Mr. Jobs seemed to understand the iPhone as something that would help us with a small number of activities — listening to music, placing calls, generating directions. He didn’t seek to radically change the rhythm of users’ daily lives. He simply wanted to take experiences we already found important and make them better.

The minimalist vision for the iPhone he offered in 2007 is unrecognizable today — and that’s a shame.

Here is something for editors and publishers to think about:

Under what I call the “constant companion model,” we now see our smartphones as always-on portals to information. Instead of improving activities that we found important before this technology existed, this model changes what we pay attention to in the first place — often in ways designed to benefit the stock price of attention-economy conglomerates, not our satisfaction and well-being.

Practically speaking, to be a minimalist smartphone user means that you deploy this device for a small number of features that do things you value (and that the phone does particularly well), and then outside of these activities, put it away. This approach dethrones this gadget from a position of constant companion down to a luxury object, like a fancy bike or a high-end blender, that gives you great pleasure when you use it but doesn’t dominate your entire day.

Newport suggests that a first step to start weaning ourselves from the constant companion mode and the iPhone is to  remove from your smartphone any apps that make money from your attention. This includes social media, addictive games and newsfeeds that clutter your screen with “breaking” notifications.

 

Who needs all those push notifications?

 

 

Ouch, no push notifications? How can that be?
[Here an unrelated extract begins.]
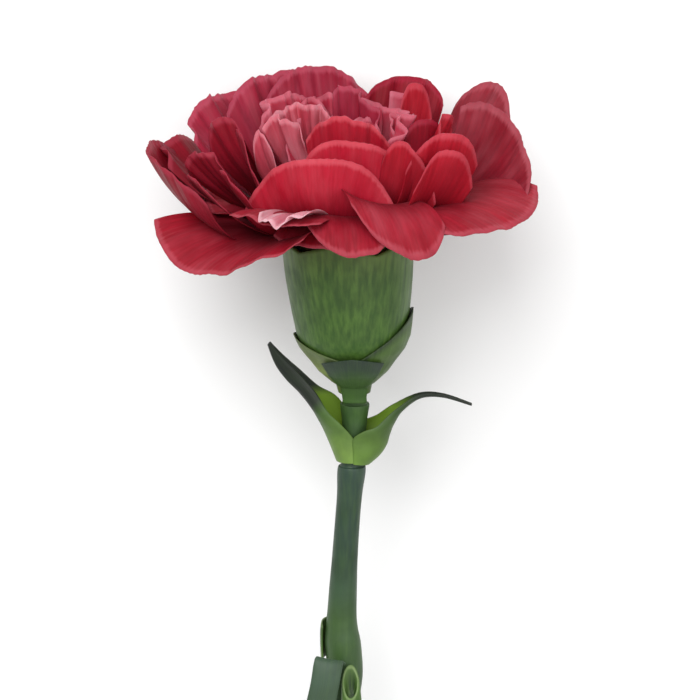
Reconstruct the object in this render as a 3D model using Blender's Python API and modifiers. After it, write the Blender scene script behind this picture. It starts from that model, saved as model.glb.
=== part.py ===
"""A double carnation cut from its plant and laid down on a table.

The flower is worked out upright, with its stem along Z, the viewer's side of the
bloom at -Y and the foot of the calyx at the origin. The whole flower is then laid
on its back: the stem's cut end and two of the low petals touch the table.
All lengths are in millimetres until the last step.
"""
import math
import random

import bmesh
import bpy
import numpy as np
from mathutils import Matrix

MM = 0.001

# ------------------------------------------------------------------ dimensions
PETAL_THICK = 0.65        # sheets are thicker than real petals, so that they are solids
LEAF_THICK = 0.65
SCALE_THICK = 0.60
CALYX_RIM = 27.2          # height of the notches between the calyx teeth
TOOTH = 2.2               # height of a calyx tooth
TEETH = 5
TEETH_TURN = 46 / 72      # how far round the teeth stand, in widths of a tooth
WALL = 1.2                # thickness of the calyx wall
STEM_BELOW = 190.0        # stem left below the calyx
STEM_R = 2.5
TILT = 7.2                # degrees the stem rises from its cut end to the bloom
FLAT = 0.4                # depth of the flats where the flower touches the table

T = math.radians(TILT)
LIFT = STEM_R * math.cos(T) + STEM_BELOW * math.sin(T)   # calyx foot above the table

for old in list(bpy.data.objects):
    bpy.data.objects.remove(old)


def new_collection(name):
    made = bpy.data.collections.new(name)
    bpy.context.scene.collection.children.link(made)
    return made


parts = new_collection("cut_carnation")
petals = new_collection("petals")


def material(name, colour, roughness):
    made = bpy.data.materials.new(name)
    made.use_nodes = True
    shader = made.node_tree.nodes["Principled BSDF"]
    shader.inputs["Base Color"].default_value = (*colour, 1.0)
    shader.inputs["Roughness"].default_value = roughness
    return made


CRIMSON = material("petal_crimson", (0.52, 0.04, 0.09), 0.6)
CALYX_GREEN = material("calyx_green", (0.16, 0.27, 0.09), 0.5)
STEM_GREEN = material("stem_green", (0.10, 0.19, 0.12), 0.5)
LEAF_GREEN = material("leaf_green", (0.14, 0.22, 0.11), 0.55)


def keep_in(obj, home):
    for other in list(obj.users_collection):
        other.objects.unlink(obj)
    home.objects.link(obj)
    return obj


def move_points(obj, formula):
    """Put every vertex of obj where formula(x, y, z) says."""
    mesh = obj.data
    at = np.zeros(len(mesh.vertices) * 3)
    mesh.vertices.foreach_get("co", at)
    at = at.reshape(-1, 3)
    mesh.vertices.foreach_set("co", formula(at[:, 0], at[:, 1], at[:, 2]).reshape(-1))
    mesh.update()


def apply_modifiers(obj):
    """Freeze the modifiers of obj into its mesh."""
    graph = bpy.context.evaluated_depsgraph_get()
    solid = bpy.data.meshes.new_from_object(obj.evaluated_get(graph))
    obj.modifiers.clear()
    obj.data = solid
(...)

But, then, I lived most of my life without knowing about the news the minute it happened, and I survived quite well. The author may have a point.

Unless you’re a cable news producer, you don’t need minute-by-minute updates on world events, and your friendships are likely to survive even if you have to wait until you’re sitting at your home computer to log on to Facebook or Instagram. In addition, by eliminating your ability to publish carefully curated images to social media directly from your phone, you can simply be present in a nice moment, free from the obsessive urge to document it.

This is all wishful thinking. Once you ring the bell, you can’t unring it.

What we can do, however, as I have, is to limit the number of outlets that you subscribe to for push notifications and other interruptions as you carry your constant companion around.  I have now limit such to The New York Times, The Washington Post and CNN.

While I agree with the author of this piece that more minimal use of the iPhone may contribute to provide us with a better, and more lean back, quality of life, I doubt that many will give up on their phones as constant companions.

And the toddlers of the world have already named the iPhones of whoever comes into their midst as best toy.  That generation will not just use smartphones as constant companions, they have been breast fed by them.

 

Lesson for publishers

The lesson for publishers: it is not what Mr. Jobsintended for the iPhone to be. It is the phenomenon that it has become. I see no end in sight to the need for us to consider mobile first strategies that emphasize the consumption of news and information via these devices.  Where the word “minimalist” fits in, however, is in the choices we as editors make about how to come in and to interrupt the lives of our audiences.

Fewer push notifications will carry more impact.

A well designed  newsletter with few items of importance that arrives at a key point of the day (morning preferably) is making good use of the reader’s constant companion.

Most importantly, get your digital brand out there to become a constant, too.